::: RECORDED DATA

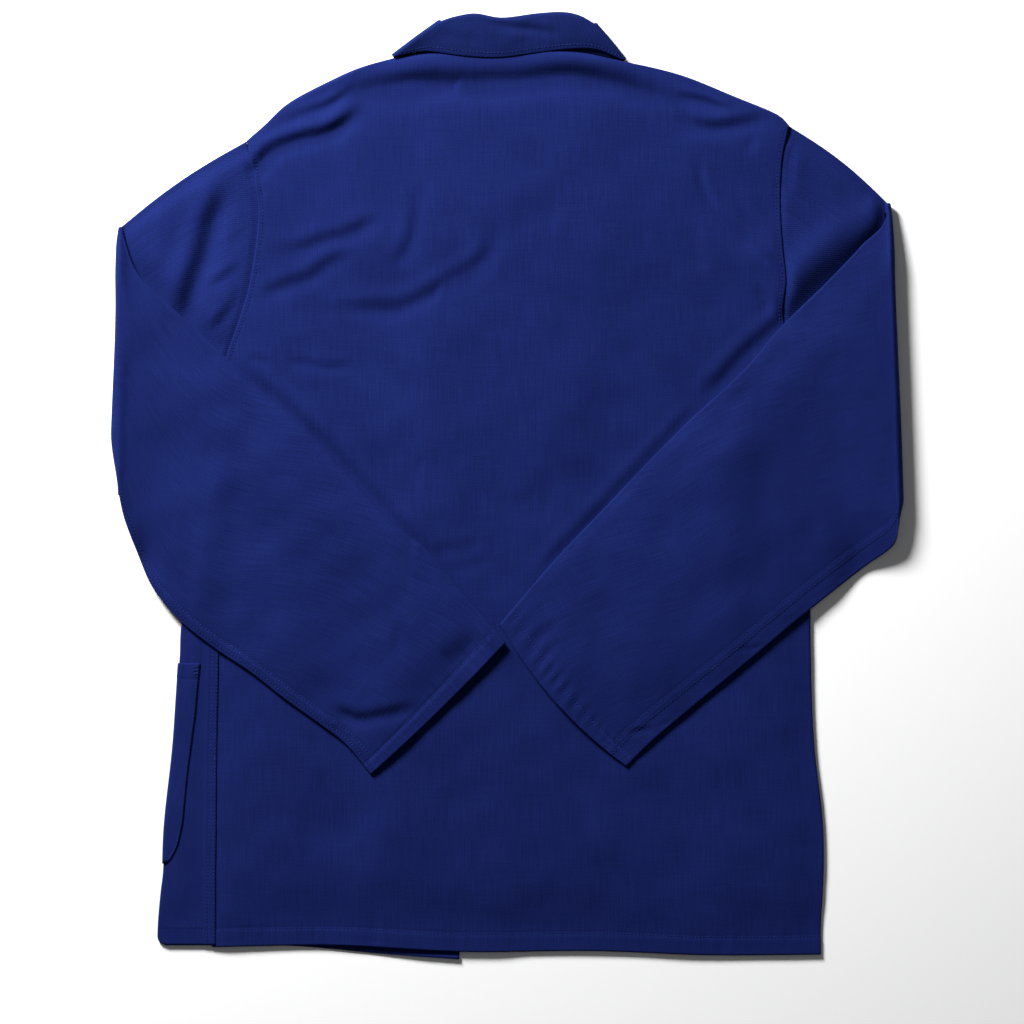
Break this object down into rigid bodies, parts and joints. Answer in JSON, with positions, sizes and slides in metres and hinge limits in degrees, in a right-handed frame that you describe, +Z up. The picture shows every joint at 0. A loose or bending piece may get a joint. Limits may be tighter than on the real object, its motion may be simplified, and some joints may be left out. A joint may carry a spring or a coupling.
{
  "type": "chore jacket",
  "caption": "Cotton twill chore jacket laid on its front, with turned-down collar, sleeves folded across the back and patch hip pockets underneath.",
  "frame": {"origin": "middle of the jacket's outline, on the table it lies on", "axes": "+Y from hem to collar, +X towards the wearer's right, +Z up from the table, out of the jacket's back"},
  "size_m": [0.6811, 0.8152, 0.0189],
  "materials": {
    "twill": "matt cotton twill with a faint purple sheen, deep ink blue",
    "collar_twill": "the same cotton twill, two layers sewn together",
    "button": "satin dark blue four-hole button"
  },
  "bodies": {
    "root": {"back": "twill", "front_left": "twill", "front_right": "twill", "sleeve_left": "twill", "sleeve_right": "twill", "pocket_left": "twill", "pocket_right": "twill", "collar": "collar_twill", "button_1": "button", "button_2": "button", "button_3": "button", "button_4": "button", "button_5": "button"}
  },
  "joints": []
}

::::::

THE EXERCISE —
Reproduce the material exactly, with every line intact.

WORKED SOLUTION —
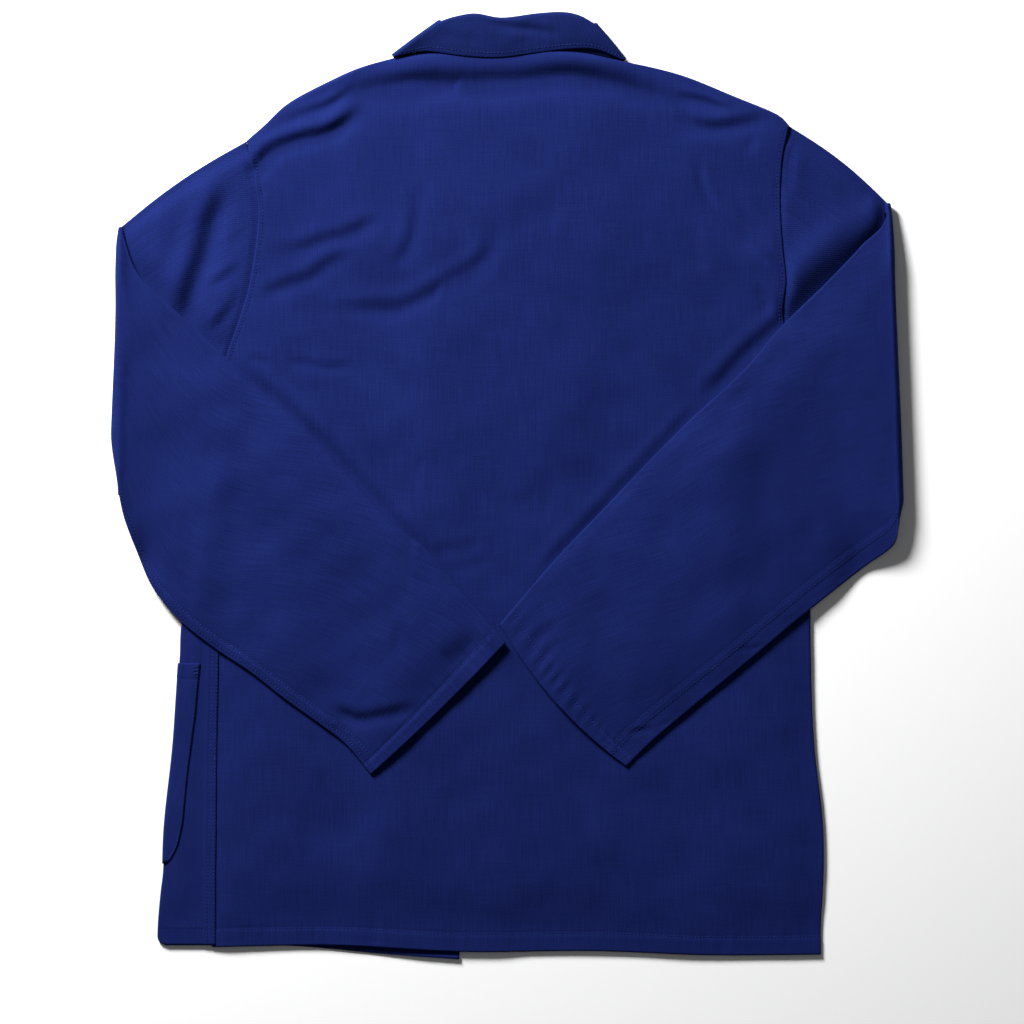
Break this object down into rigid bodies, parts and joints. Answer in JSON, with positions, sizes and slides in metres and hinge limits in degrees, in a right-handed frame that you describe, +Z up. The picture shows every joint at 0. A loose or bending piece may get a joint. Limits may be tighter than on the real object, its motion may be simplified, and some joints may be left out. A joint may carry a spring or a coupling.
{
  "type": "chore jacket",
  "caption": "Cotton twill chore jacket laid on its front, with turned-down collar, sleeves folded across the back and patch hip pockets underneath.",
  "frame": {"origin": "middle of the jacket's outline, on the table it lies on", "axes": "+Y from hem to collar, +X towards the wearer's right, +Z up from the table, out of the jacket's back"},
  "size_m": [0.6811, 0.8152, 0.0189],
  "materials": {
    "twill": "matt cotton twill with a faint purple sheen, deep ink blue",
    "collar_twill": "the same cotton twill, two layers sewn together",
    "button": "satin dark blue four-hole button"
  },
  "bodies": {
    "root": {"back": "twill", "front_left": "twill", "front_right": "twill", "sleeve_left": "twill", "sleeve_right": "twill", "pocket_left": "twill", "pocket_right": "twill", "collar": "collar_twill", "button_1": "button", "button_2": "button", "button_3": "button", "button_4": "button", "button_5": "button"}
  },
  "joints": []
}